It's only stylish because of the imagined qualities of prestige vested in a language you're not fluent in. It's the same as how you get English-speaking people realising how cringe-inducing anime dialogue really is when they hear it in English instead of Japanese, and then championing "the only REAL way of consuming anime is in Japanese dub!", not realising the Japanese used in that is also extremely cringey.
People finding the mass somehow less holy and sacramental when celebrated in their native tongue need to reflect on their own perspectives on what makes something holy.
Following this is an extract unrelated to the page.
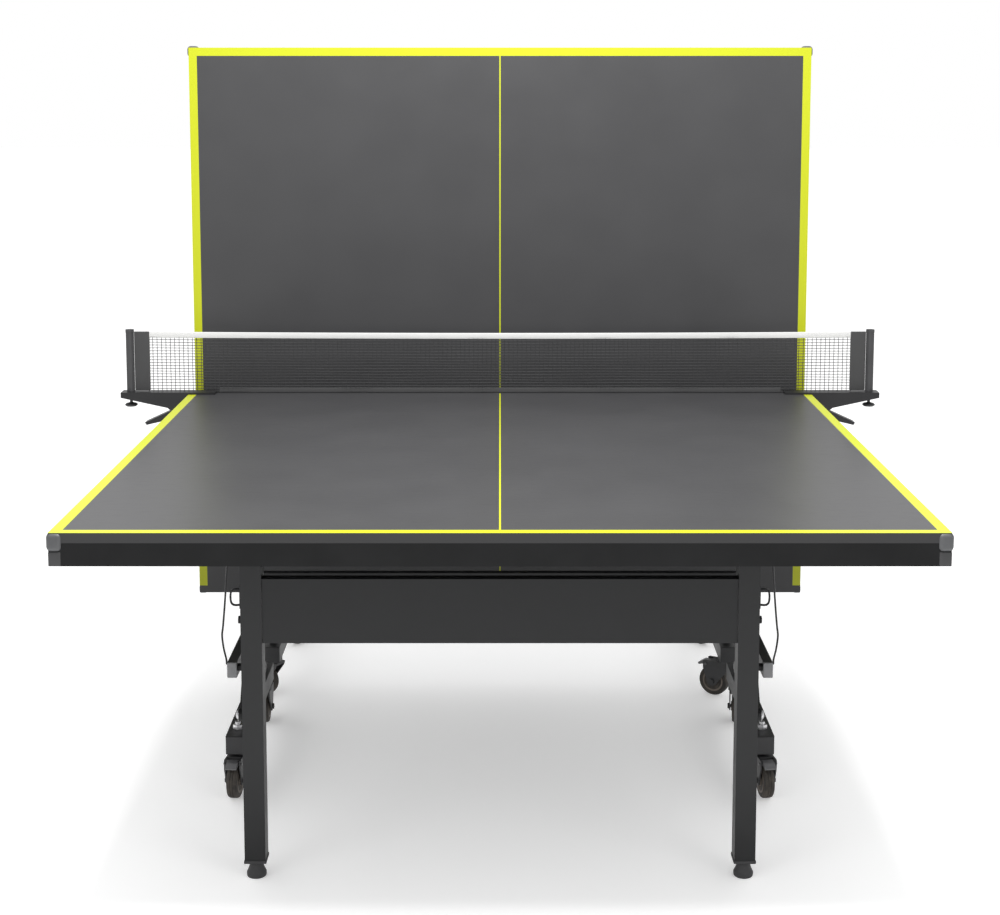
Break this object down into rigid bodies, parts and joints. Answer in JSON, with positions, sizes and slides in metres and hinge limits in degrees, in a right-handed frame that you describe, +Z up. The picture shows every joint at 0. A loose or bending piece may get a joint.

No, the Tridentine (Latin mass) has many other qualities aside from just being in Latin that make it pretty spectacular compared to the Novus Ordo (post Vatican II) mass. You should find a church that does it near you, it's really incredible and quite unlike what you're used to if you've only ever experienced the modern mass.
I'm not Catholic but everyone should attend Latin mass at least once just as an artistic experience.
> You should find a church that does it near you, it's really incredible and quite unlike what you're used to if you've only ever experienced the modern mass.
Flying through the air is a remarkable thing, and people used to dress up for it. But as prices dropped it has become (in many parts of the world) the equivalent of a bus service, and people dress the same was for a flight as they do as going to (say) Walmart.
If you do something often enough it can stop being special:
Oh I've been to Tridentine masses. I'm a church organist. I literally "play" a part in liturgies.
I don't really see that much of a difference to be honest. A lot of people make a big fuss out of the details but the shape of the liturgy as a whole is practically the same.
I find (on average) the Japanese VA to be much better then the English VA, also if you know Japanese, yes the dialogue may still be cringy but you aren't having to deal with translators adding/changing things.
I think people regularly attending the mass in Latin, also understand it. Latin is able to just capture the meaning and relation of things much better, than other languages, there is an importance and brevity to expressions, that other language just don't have. Sometimes I wonder whether Latin was actually designed, but of course it was shaped through the millennia.
People finding the mass somehow less holy and sacramental when celebrated in their native tongue need to reflect on their own perspectives on what makes something holy.